More effective work streams across teams, brands, and agencies.
With marketing complexity increasing every day, the urgency and attention needed to reduce your communications and content silos has never been greater. Luckily, marketers have a strong collaborative history of co-creation, so iterative changes in behaviors and discipline isn’t too foreign.
Adopting and adapting collaborative marketing practices is an effective means where teams can come together and begin to break down silos. Updating our practices and routines becomes a strategic advantage that increases our ability to co-create and align across our communications mix.
Part of my role at Opal involves research and analysis of marketing collaboration. It’s a broad and somewhat daunting area of study, as there are many variables to measure across a systemic problem. Some of these sticking points we can’t change easily, things like company culture, hierarchy, or physical attributes like distributed teams or time zones.
In order to focus the research, we first look across the core functions of marketing and measure variables, or key drivers, that we know increase collaboration effectiveness. Core functions include “Strategy & Planning” to “Creative & Production” on across to “Distribution & Delivery”, etc. Examining and measuring the key drivers of Visibility, Alignment and Efficiency gives us an interesting look at the overall effectiveness of the “marketing process”.
Adopting and adapting collaborative marketing practices is an effective means where teams can come together and begin to break down silos.
Key drivers of collaboration:
- Visibility - Can individuals access work products across teams, agencies and partners?
- Alignment - Are practitioners able to pivot against strategy? Is there a shared language?
- Efficiency - What obstacles decrease speed or increase churn?
Symptoms of Silos
Beyond the anecdotal evidence and emotional pain that comes with poor collaboration, there are very real and very interesting signals we see in our research.
76% - Indicate poor review & approval processes How is your approval process working? Is it consistent? Regularity of reviews, consistency of approvals, and stakeholder responsiveness are all factors that impact collaboration.
81% - Suffer from poor strategic alignment Does approved content and overall campaigns reflect the original strategy? Even the best strategies can fall apart as one gets closer to execution.
+90% - Report late or up to the last minute campaign launches You’re not alone, but this is a very strong signal we see in the data.
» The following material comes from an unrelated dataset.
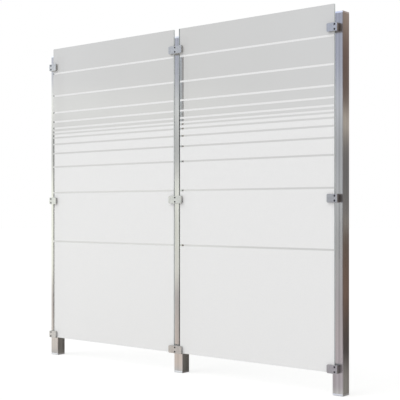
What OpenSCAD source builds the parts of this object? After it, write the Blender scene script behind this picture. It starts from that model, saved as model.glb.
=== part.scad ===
// Glass privacy fence: two panes of satin-striped safety glass, clamped in front
// of three square stainless posts.
// X runs along the fence, Y is its depth with the glass on the -Y side, Z is up.
// The origin is the middle of the middle post's foot, at ground level.

/* [Glass] */
// Width of one pane
glass_w = 1000; // [600:10:1500]
// Height of one pane
glass_h = 1800; // [900:10:2100]
// Thickness of a pane
glass_t = 10; // [6:1:16]
// Rounding of a pane's four corners
glass_corner_r = 3; // [1:0.5:10]
// Gap between the ground and a pane's lower edge
ground_gap = 113.5; // [60:0.5:200]
// Gap between the two panes, in front of the middle post
pane_gap = 37; // [28:1:60]
// Distance from an outer pane edge to the centre-line of its end post
end_inset = 9; // [6:0.5:20]
// How far the panes stand up above the post tops
glass_rise = 36.5; // [0:0.5:80]

/* [Posts] */
// Width and depth of the square tube
post_w = 60; // [50:1:90]
// Wall of the tube
post_wall = 3; // [2:0.5:5]
// Outside rounding of the tube's four long edges
post_edge_r = 3; // [1:0.5:5]
// Height of the cap plate on top of the tube
cap_t = 8; // [3:0.5:20]
// Height of the foot block under the tube
foot_t = 10; // [5:0.5:25]
// Length of the plug that cap and foot push into the tube
plug_l = 18; // [8:1:40]
// Gap between a plug and the inside of the tube
plug_clear = 0.3; // [0.1:0.05:1]

/* [Clamps] */
// Height of a clamp
clamp_h = 42; // [38:1:70]
// Rounding of a clamp's corners
clamp_r = 6; // [2:0.5:15]
// How far a wing of a middle clamp reaches over its pane
grip_middle = 28.5; // [20:0.5:60]
// How far an end clamp reaches over its pane
grip_end = 36; // [20:0.5:60]
// How far an end clamp reaches past the centre-line of its post
end_reach = 15; // [8:0.5:20]
// Thickness of the clamp base that lies on the post
base_t = 5; // [3:0.5:10]
// Thickness of the front plate
plate_t = 11; // [8:0.5:15]
// Thickness of each rubber pad
pad_t = 2; // [1:0.5:4]
// How far a pad stays back from the outline of its clamp
pad_inset = 1; // [0.5:0.5:3]
// Gap between a pane's edge and the web of the clamp
edge_clear = 2; // [1:0.5:4]
// Height of the lowest clamp's centre above the lower edge of the glass
low_clamp_in = 18.5; // [10:0.5:200]
// Depth of the highest clamp's centre below the top edge of the glass
high_clamp_in = 115.5; // [80:0.5:300]

/* [Screws] */
// Thread diameter of a clamp screw
screw_d = 6; // [4:0.5:8]
// Diameter of a screw's head
head_d = 10; // [8:0.5:12]
// Height of a screw's head
head_h = 3; // [2:0.5:4]
// Width across the flats of the hexagon socket
socket_af = 5; // [3:0.5:6]
// Depth of the hexagon socket
socket_depth = 2; // [1:0.5:2.5]
// Height between the two screws of a clamp
screw_pitch = 24; // [16:1:28]
// Floor of the front plate under a screw's head
head_floor = 4; // [2:0.5:5]
// Gap around a screw's head and shank
screw_clear = 0.4; // [0.2:0.1:1]
// How far a screw's end comes out inside the tube
screw_end = 6; // [2:1:12]

/* [Hidden] */
POST_NAMES = ["left", "middle", "right"];
LEVEL_NAMES = ["bottom", "centre", "top"];
round_fn = 48;

// Distance between two posts' centre-lines
pitch = glass_w + pane_gap / 2 + end_inset;
post_x = [-pitch, 0, pitch];

// Heights
glass_top = ground_gap + glass_h;
post_top = glass_top - glass_rise;
low_z = ground_gap + low_clamp_in;
high_z = glass_top - high_clamp_in;
level_z = [low_z, (low_z + high_z) / 2, high_z];
tube_l = post_top - cap_t - foot_t;

// Layers of a clamp, as depths in front of the posts' front faces
front_y = -post_w / 2;
glass_back = base_t + pad_t;
glass_front = glass_back + glass_t;
plate_back = glass_front + pad_t;
plate_front = plate_back + plate_t;
head_seat = plate_back + head_floor;

// Inside width of the tube, and the width of what is pushed into it
bore_w = post_w - 2 * post_wall;
plug_w = bore_w - 2 * plug_clear;
bore_edge_r = max(post_edge_r - post_wall, 0.5);

// Reach of the clamps and their webs to either side of a post's centre-line,
// with the pane's edge between them
half_gap = pane_gap / 2;
middle_reach = half_gap + grip_middle;
middle_web = half_gap - edge_clear;
end_grip = end_inset + grip_end;
end_web = end_inset - edge_clear;

// Each clamp as [inner end, outer end, web's inner end, web's outer end, pane edges],
// measured along X from the centre-line of its post
CLAMPS = [
    [-end_reach, end_grip, -end_reach, end_web, [end_inset]],
    [-middle_reach, middle_reach, -middle_web, middle_web, [-half_gap, half_gap]],
    [-end_grip, end_reach, -end_web, end_reach, [-end_inset]]
];

// ---------- shared outlines ----------

// A rectangle from [x0, y0] to [x1, y1] with round corners
module round_rect(x0, y0, x1, y1, r) {
    translate([x0 + r, y0])
        square([x1 - x0 - 2 * r, y1 - y0]);
    translate([x0, y0 + r])
        square([x1 - x0, y1 - y0 - 2 * r]);
    for (x = [x0 + r, x1 - r], y = [y0 + r, y1 - r])
        translate([x, y])
            circle(r, $fn = round_fn);
}

// Raises an X-Z outline from depth d0 to depth d1 in front of the posts
module in_front(d0, d1) {
    translate([0, front_y - d0, 0])
        rotate([90, 0, 0])
            linear_extrude(d1 - d0)
                children();
}

// A square bar or plate that stands on the post's axis
module square_bar(w, h, r) {
    linear_extrude(h)
        round_rect(-w / 2, -w / 2, w / 2, w / 2, r);
}

// A round hole or pin along Y from depth d0 to depth d1, at height z
module along_y(d, z, d0, d1) {
    translate([0, front_y - d0, z])
        rotate([90, 0, 0])
            cylinder(d = d, h = d1 - d0, $fn = round_fn);
}

// Places its children at both screws of a clamp
module at_screws() {
    for (side = [-1, 1])
        translate([0, 0, side * screw_pitch / 2])
            children();
}

// ---------- posts ----------

// Square tube, with a hole through its front wall for every clamp screw
module post() {
    color("#b9bcc0")
        difference() {
            translate([0, 0, foot_t])
                square_bar(post_w, tube_l, post_edge_r);
            translate([0, 0, foot_t - 1])
                square_bar(bore_w, tube_l + 2, bore_edge_r);
            for (z = level_z)
                translate([0, 0, z])
                    at_screws()
                        along_y(screw_d + screw_clear, 0, -post_wall - 1, 1);
        }
}

// Flat cap that closes the top of the tube
module cap() {
    color("#c9cbce") {
        translate([0, 0, post_top - cap_t])
            square_bar(post_w, cap_t, post_edge_r);
        translate([0, 0, post_top - cap_t - plug_l])
            square_bar(plug_w, plug_l, bore_edge_r);
    }
}

// Foot block that closes the bottom of the tube and stands on the ground
module foot() {
    color("#c9cbce") {
        square_bar(post_w, foot_t, post_edge_r);
        square_bar(plug_w, foot_t + plug_l, bore_edge_r);
    }
}

// ---------- glass ----------

// One pane, from its left edge at X = 0
module pane() {
    color("#d6dedd", 0.6)
        in_front(glass_back, glass_front)
            round_rect(0, ground_gap, glass_w, glass_top, glass_corner_r);
}

// ---------- clamps ----------

// Outline of a clamp from x0 to x1 about its own centre height, drawn in by inset
module clamp_outline(x0, x1, inset = 0) {
    half_h = clamp_h / 2 - inset;
    round_rect(x0 + inset, -half_h, x1 - inset, half_h, clamp_r - inset);
}

// Body: a base on the post, and a web that fills the gap beside the glass
module clamp_body(c) {
    color("#b4b8bc")
        difference() {
            union() {
                in_front(0, base_t)
                    clamp_outline(c[0], c[1]);
                in_front(0, plate_back)
                    intersection() {
                        clamp_outline(c[0], c[1]);
                        translate([c[2], -clamp_h])
                            square([c[3] - c[2], 2 * clamp_h]);
                    }
            }
            at_screws()
                along_y(screw_d + screw_clear, 0, -1, plate_back + 1);
        }
}

// Front plate, with a sunk seat for each screw's head
module clamp_plate(c) {
    color("#c3c6ca")
        difference() {
            in_front(plate_back, plate_front)
                clamp_outline(c[0], c[1]);
            at_screws() {
                along_y(screw_d + screw_clear, 0, plate_back - 1, plate_front);
                along_y(head_d + screw_clear, 0, head_seat, plate_front + 1);
            }
        }
}

// Rubber pads behind and in front of each pane that the clamp holds
module clamp_pads(c) {
    color("#2b2c2e")
        for (edge = c[4], d = [base_t, glass_front])
            in_front(d, d + pad_t)
                intersection() {
                    clamp_outline(c[0], c[1], pad_inset);
                    if (edge > 0)
                        translate([edge, -clamp_h])
                            square([c[1], 2 * clamp_h]);
                    else
                        translate([edge + c[0], -clamp_h])
                            square([-c[0], 2 * clamp_h]);
                }
}

// ---------- screws ----------

// Low-head screw with a hexagon socket, through plate, body and tube wall
module screw() {
    color("#3a3d42")
        difference() {
            union() {
                along_y(screw_d, 0, -post_wall - screw_end, head_seat);
                along_y(head_d, 0, head_seat, head_seat + head_h);
            }
            translate([0, front_y - head_seat - head_h + socket_depth, 0])
                rotate([90, 0, 0])
                    cylinder(d = socket_af / cos(30), h = socket_depth + 1, $fn = 6);
        }
}

module post_screws() {
    for (z = level_z)
        translate([0, 0, z])
            at_screws()
                screw();
}

// ---------- nodes ----------

for (i = [0:2]) {
    translate([post_x[i], 0, 0]) {
        post();
        cap();
        foot();
        post_screws();
    }
    for (k = [0:2])
        translate([post_x[i], 0, level_z[k]]) {
            place = str(POST_NAMES[i], "_", LEVEL_NAMES[k]);
            clamp_body(CLAMPS[i]);
            clamp_plate(CLAMPS[i]);
            clamp_pads(CLAMPS[i]);
        }
}
translate([-half_gap - glass_w, 0, 0]) pane();  // glass_left
translate([half_gap, 0, 0]) pane();  // glass_right
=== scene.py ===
# %% [markdown]
# # A glass privacy fence
# Two big panes of safety glass stand in front of three square stainless posts, and nine
# clamps hold them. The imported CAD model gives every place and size. This file dresses it:
# eased edges on the metal, satin stripes on the glass, screws, rubber and light.

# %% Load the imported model
import math

import bmesh
import bpy
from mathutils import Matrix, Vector


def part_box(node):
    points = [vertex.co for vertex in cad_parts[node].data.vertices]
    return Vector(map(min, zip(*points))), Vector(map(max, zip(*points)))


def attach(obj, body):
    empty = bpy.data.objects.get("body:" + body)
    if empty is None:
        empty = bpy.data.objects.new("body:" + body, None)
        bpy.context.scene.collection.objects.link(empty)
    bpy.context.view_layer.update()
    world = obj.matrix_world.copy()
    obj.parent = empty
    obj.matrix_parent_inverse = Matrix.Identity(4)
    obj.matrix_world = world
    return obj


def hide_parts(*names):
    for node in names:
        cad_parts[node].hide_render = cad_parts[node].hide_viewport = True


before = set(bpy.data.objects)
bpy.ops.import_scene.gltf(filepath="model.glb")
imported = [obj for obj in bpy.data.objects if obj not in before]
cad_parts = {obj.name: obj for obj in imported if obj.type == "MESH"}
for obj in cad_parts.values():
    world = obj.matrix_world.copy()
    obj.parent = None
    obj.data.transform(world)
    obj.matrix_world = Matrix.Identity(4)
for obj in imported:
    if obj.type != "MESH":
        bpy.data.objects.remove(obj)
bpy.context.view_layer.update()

# %% [markdown]
# Colours are written as sRGB hex values, the way a paint chart gives them, but shaders
# work on linear light, so one function turns them. Materials here are trees of nodes,
# and one small function adds a node with its settings and its links.


# %% Colours and nodes
def linear(hex_colour):
    """Linear RGBA from an sRGB hex value."""
    parts = [int(hex_colour[i:i + 2], 16) / 255 for i in (1, 3, 5)]
    light = [p / 12.92 if p <= 0.04045 else ((p + 0.055) / 1.055) ** 2.4 for p in parts]
    return (*light, 1.0)


def add(tree, kind, inputs=None, stops=None, **settings):
    """Adds a node. inputs gives, for a socket's name or number, a value or the output linked to it.
    stops gives a colour ramp its (place, colour) pairs."""
    node = tree.nodes.new(kind)
    for key, value in settings.items():
        setattr(node, key, value)
    for key, value in (inputs or {}).items():
        if isinstance(value, bpy.types.NodeSocket):
            tree.links.new(value, node.inputs[key])
        else:
            node.inputs[key].default_value = value
    for number, (place, colour) in enumerate(stops or ()):
        elements = node.color_ramp.elements
        stop = elements[number] if number < len(elements) else elements.new(1.0)
        stop.position = place
        stop.color = colour
    return node


def empty_material(name):
    """A material with no nodes yet, and its tree."""
    material = bpy.data.materials.new(name)
    material.use_nodes = True
    material.node_tree.nodes.clear()
    return material, material.node_tree


# Nearly all of a noise lies between these two values
NOISE_LOW = 0.3
NOISE_HIGH = 0.7


def streaks(tree, size, detail=2.0):
    """Noise from 0 to 1, whose grains measure size = (x, y, z) in metres."""
    place = add(tree, "ShaderNodeTexCoord").outputs["Object"]
    scaled = add(tree, "ShaderNodeMapping", {"Vector": place, "Scale": [1 / s for s in size]})
    noise = add(tree, "ShaderNodeTexNoise",
                {"Vector": scaled.outputs["Vector"], "Scale": 1.0, "Detail": detail})
    spread = add(tree, "ShaderNodeMapRange",
                 {"Value": noise.outputs["Fac"], "From Min": NOISE_LOW, "From Max": NOISE_HIGH})
    return spread.outputs["Result"]


print("middle grey in linear light:", round(linear("#808080")[0], 3))


# %% [markdown]
# The camera looks at the fence from the right, at waist height, with a long lens and no
# tilt, so that the posts stay upright in the picture. A small shift lifts the view instead.

# %% Camera
CAMERA_PLACE = (3.39843, -3.96185, 0.90499)
# Degrees to the left of a view along +Y
CAMERA_TURN = 39.501
# Focal length in millimetres, and the shift as a share of the picture's width
CAMERA_LENS = 83.794
CAMERA_SHIFT = 0.02616

camera = bpy.data.objects.new("camera", bpy.data.cameras.new("camera"))
bpy.context.scene.collection.objects.link(camera)
camera.location = CAMERA_PLACE
camera.rotation_euler = (math.radians(90), 0, math.radians(CAMERA_TURN))
camera.data.lens = CAMERA_LENS
camera.data.sensor_width = 36
camera.data.shift_y = CAMERA_SHIFT
camera.data.clip_end = 200
bpy.context.scene.camera = camera
print("camera height:", camera.location.z)

# %% [markdown]
# The room is white: whatever the camera or a ray through the glass meets behind the fence
# is white at strength 1. The light itself is a plain, even sky of a little less than full
# strength, with one broad soft lamp from the front left that gives the shapes their side.

# %% World and lamp
SKY_LIGHT = 0.72
LAMP_LIGHT = 0.9
# How wide the lamp is, in degrees, and the way in which its light goes
LAMP_SPREAD = 50
LAMP_WAY = (0.45, 0.75, -0.9)


def seen_directly(tree):
    """1 for a ray from the camera or through glass, and 0 for one that brings light."""
    seen = add(tree, "ShaderNodeLightPath")
    direct = add(tree, "ShaderNodeMath",
                 {0: seen.outputs["Is Camera Ray"], 1: seen.outputs["Is Transmission Ray"]},
                 operation="MAXIMUM")
    return direct.outputs[0]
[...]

But why the last minute scramble? Complexity is a factor, but so are poor communication and alignment.
Steal These Marketing Practices
It’s just like riding a bike: You can provide a bit of coaching, and the learner may pick up a few techniques through observation, but there’s no learning to ride except through the act of trying.
70% of marketers struggle with ineffective reviews of content. Even more indicate that their review and approval process needs improvement. Lack of a solid review is most likely killing your process.
Its a basic practice that ensures overall calendar accuracy, visibility of the pipeline and provides the structure for a faster moving team. Effective and regular reviews are fundamental to any marketing process.
70% of marketers struggle with ineffective reviews of content.
Content sprints provide focus, agreement on high-priority tasks and a rhythm towards increasing your pace of production. They are essentially finite periods of work-time devoted towards a common objective. A time-boxed set of tasks that need completion before a Content Review.
Sprints are ideal for orchestrating omni-channel marketing and communications as they bring together siloed resources who may not be working collaboratively together. We see marketers adopting this practice across B2B and B2C as they are better able coordinate their channels and campaigns.
Fiscal planning calendars have almost no natural relationship with your marketing. Yet, every year, the Finance Gods demand that we predict the market, plot out significant spends, campaigns, and events.
Luckily there is a growing practice called Story Forecasting. It's a monthly or quarterly exercise where teams take a high-level look at the market, what stories are in market and what stories should be in market.